Smith sings on “Long Way Home,” “Blank equation of the blood/Bleeding blindly in the dark like some disappointed dove/Would you mark my path with mountain snow/It’s a long way home from here.” It’s as if there’s a drifter’s sadness welled up in the depths of her chocolate brown eyes, an understanding of pain that stretches much further back than her 23 years. It’s a wonderfully beautiful sort of pain, the kind that people secretly long for. It keeps you honest. It keeps you humble and it keeps you careful. She sounds like she’s observant of the pain that others take in and she watches how they deal with it, how it affects them. She does this with herself even more so, marking the strings and the burns with tabs. She’s out to expose all of the scary parts of the things that she keeps to herself, letting nothing be so sacred that it shouldn’t be explored.
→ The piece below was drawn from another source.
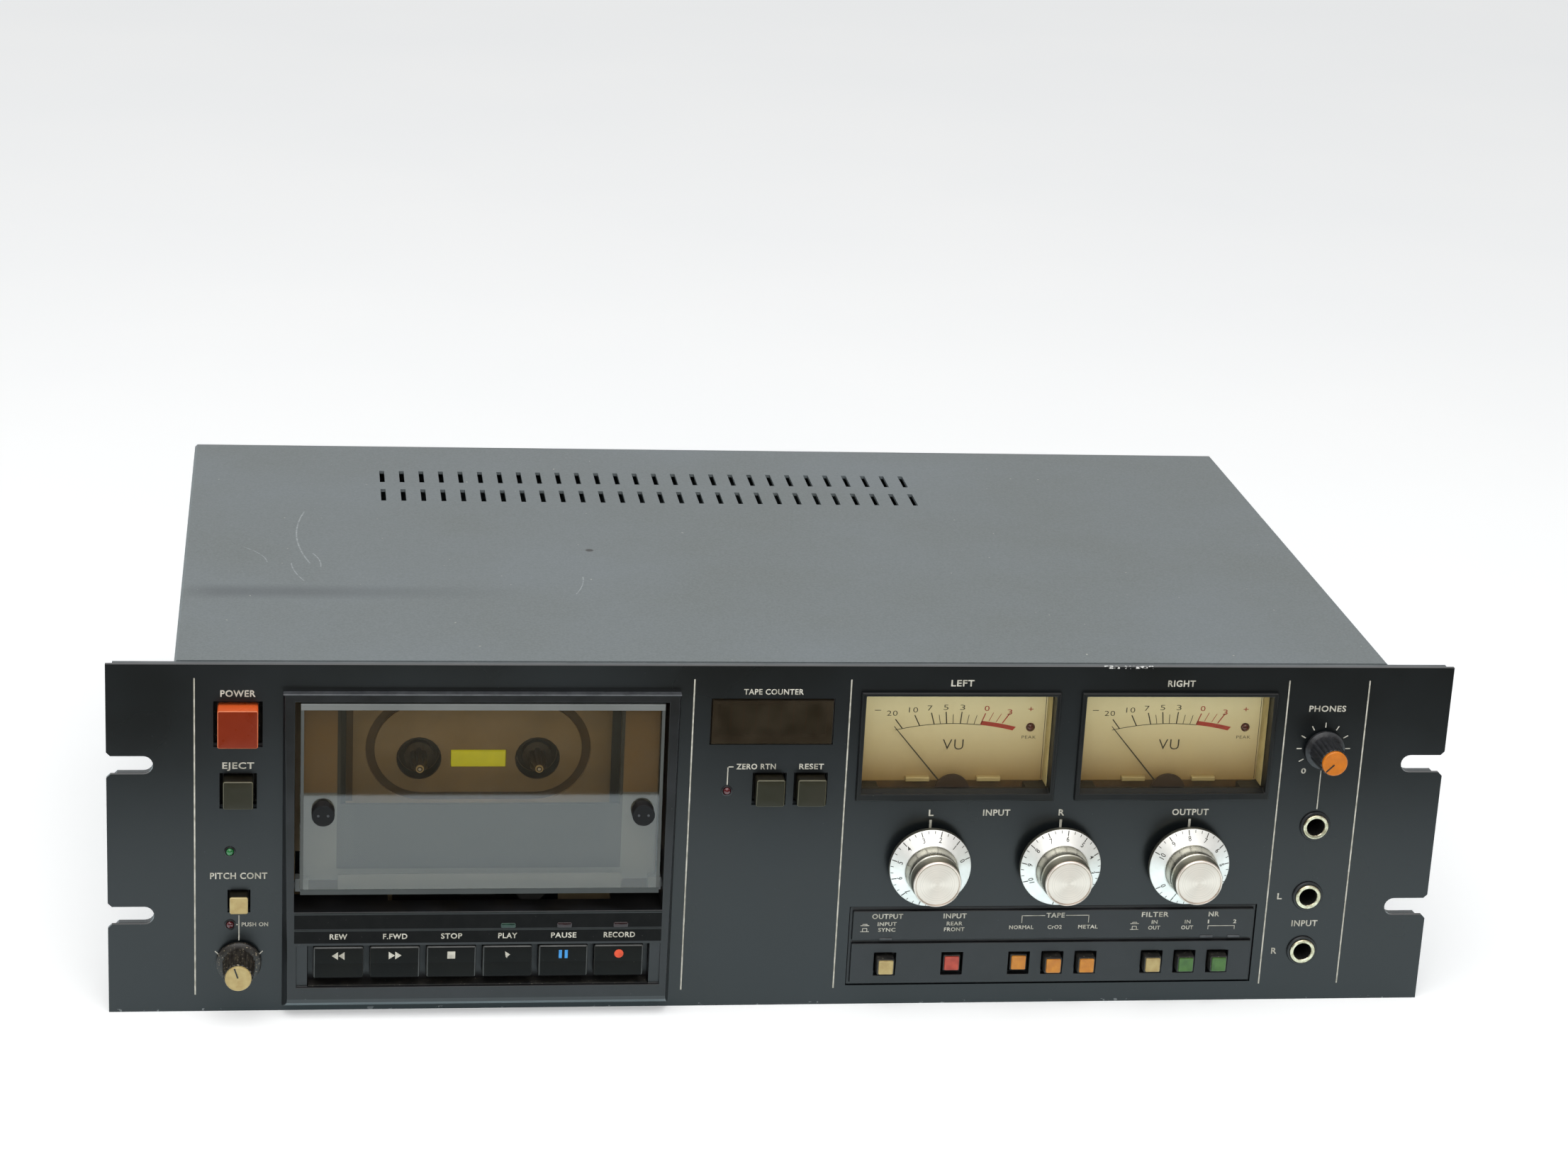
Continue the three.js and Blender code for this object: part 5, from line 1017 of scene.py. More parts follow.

She finds the tender times to be rife with color, ready to be lived again, even if that means removing the scab and beginning the healing process all over from the start. She continues on “Long Way Home,” singing, “Tell the maker that I’m broken/Falling open/In the naked afternoon.” Right there is the blood dripping – bloop, bloop, bloop – across that floor of snow and we’ll have no trouble finding where this will lead, what it’s headed for.